▸ Provided data
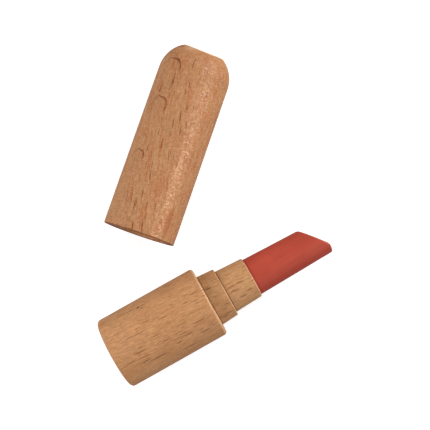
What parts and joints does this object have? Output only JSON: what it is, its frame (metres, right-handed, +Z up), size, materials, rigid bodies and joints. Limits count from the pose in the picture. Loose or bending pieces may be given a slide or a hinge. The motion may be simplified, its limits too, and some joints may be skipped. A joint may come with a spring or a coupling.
{
  "type": "toy lipstick with cap",
  "caption": "Wooden pretend-play lipstick lying on its side with its domed cap taken off: barrel, tapered collar and neck, and a red bullet with a slanted cut.",
  "frame": {"origin": "middle of the bottom of the whole object's box, on the table that the lipstick and the cap lie on", "axes": "+X along the lipstick from its foot to its tip, +Z up from the table, +Y towards the side where the cap lies"},
  "size_m": [0.0814, 0.0944, 0.025],
  "materials": {
    "beech": "sanded, clear oiled, satin",
    "red_paint": "coral red water-based paint on beech, satin",
    "beech_cap": "sanded, clear oiled, satin"
  },
  "bodies": {
    "lipstick": {"barrel": "beech", "collar": "beech", "neck": "beech", "bullet": "red_paint"},
    "cap": {"cap": "beech_cap"}
  },
  "joints": [
    {"name": "cap_pull", "type": "slide", "parent": "lipstick", "child": "cap", "axis": [0.7443, 0.6678, 0], "range_m": [0, 0.04455]}
  ]
}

▸ Aim of the exercise
Identify and copy all lines with the word "bodies".

▸ Exercise output
What parts and joints does this object have? Output only JSON: what it is, its frame (metres, right-handed, +Z up), size, materials, rigid bodies and joints. Limits count from the pose in the picture. Loose or bending pieces may be given a slide or a hinge. The motion may be simplified, its limits too, and some joints may be skipped. A joint may come with a spring or a coupling.
  "bodies": {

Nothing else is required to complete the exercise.